2) Certains jumeaux ont
une tendance plus forte que la moyenne à
développer un lien télépathique ; cela
concerne entre 30 et 40 % d’entre eux ; mais
dans des conditions très particulières,
comme les situations de crise, et un petit
pourcentage sont des sujets exceptionnels,
comme les deux jumeaux français étudiés
par le docteur Beaume.
3) Les chercheurs
qui n’ont pas repéré ce lien n’ont pas conduit
les bonnes expériences : ils ont choisi les
mauvais sujets et leur ont imposé de
mauvaises conditions. (p. 51)

Tout bien
pesé, c’est pour une combinaison des deux
dernières hypothèses qu’opte Lyon-Playfair.
On peut effectivement mettre en évidence
un lien télépathique chez les jumeaux, mais
à condition de choisir les bons sujets et de
les placer dans les circonstances
appropriées
. Il y a là un pari, mais ce qui le
légitime aux yeux de notre enquêteur, c’est
le sentiment que les enquêtes disponibles
n’ont fait qu’effleurer un immense sujet, et
que la littérature disponible excède
totalement le domaine que les enquêtes ont
jusqu’à présent circonscrit.

L’auteur a consacré la dernière partie de
son livre à examiner la documentation qui
témoigne de cet excès.

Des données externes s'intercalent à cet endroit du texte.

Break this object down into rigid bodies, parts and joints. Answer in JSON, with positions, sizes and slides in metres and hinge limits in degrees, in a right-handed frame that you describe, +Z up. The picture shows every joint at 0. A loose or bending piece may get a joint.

À titre d’exemple, je
terminerai par l’histoire tragique de deux
jumeaux roumains, Romulus et Remus
Cozma, qui dépasse tout ce que les
métapsychistes les plus aguerris sont
susceptibles d’accepter sans renâcler.
D’après le témoignage de leur mère, ces
deux frères bien nommés, nés en 1962, se
signalaient depuis leur petite enfance par
leur aptitude à vivre dans une fusion
presque totale : tout ce qui se passait dans
l’esprit de l’un semblait se répercuter dans
l’esprit de l’autre. Lorsque l’un d’entre eux se
blessait par exemple en jouant au football,
l’autre affirmait au même moment ressentir
une douleur, alors même qu’il ignorait ce qui
venait d’arriver à son frère. Les deux
jumeaux se sont trouvés séparés, l’un est
parti vivre à Cluj et l’autre à Constanta. Un
jour, Romulus tombe en faisant de
l’escalade et se brise la jambe droite. Au
même moment, son jumeau chute dans les
escaliers et se brise également la jambe
droite.
En 1987, les deux frères tombent en
même temps amoureux de deux jeunes filles
nommées Monica. Remus épouse sa
Monica, mais pas son frère. Le mariage du
premier n’est pas heureux, les disputes sont
fréquentes. Un soir, Remus rentre ivre et
essaie d’embrasser son épouse. Cette
dernière s’empare d’un couteau de cuisine
et essaie de le frapper. Remus le lui arrache
des mains et la frappe à 12 reprises, puis il
va au commissariat avouer son crime. La
police contacte alors sa mère, qui appelle
Romulus – pour apprendre que, la veille au
soir, ce dernier a également assassiné sa
compagne dans d’étranges circonstances.
Après être allé au cinéma, le couple s’est
assis sur un banc public. Romulus a alors
voulu embrasser la jeune femme. Une
irrésistible impulsion de meurtre s’est alors
emparée de lui, et il l’a étranglée. Il affirmera
plus tard aux policiers ne pas comprendre
ce geste, que rien ne motivait, et qui s’est
imposé à lui. L’enquête de la police
montrera que le meurtre de Romulus a
probablement été commis peu de temps
avant celui de Remus…

Amplification mythologique ? Cela ne va
pas de soi. Ce récit – comme le cas
français, avec lequel il entre en résonance –
est pourtant bien documenté, et les faits
sont attestés ; et il est difficile de croire
qu’une telle suite d’événements puisse
s’expliquer par le hasard ou par la
« programmation génétique » des deux
frères. On ne peut pas ne pas songer, en
réfléchissant à ces faits énigmatiques, aux
réflexions que les anciens magnétiseurs
avaient développées sur le « lien
magnétique », et aux phénomènes de
sympathies des douleurs sur lesquels ils s’appuyaient. Tout se passe comme si le lien
magnétique était la recréation artificielle de
ce que la nature produit parfois
spontanément chez les jumeaux
. C’est la
profondeur de cette problématique qui
contribue à donner toute sa dimension à
l’enquête de Guy Lyon-Playfair.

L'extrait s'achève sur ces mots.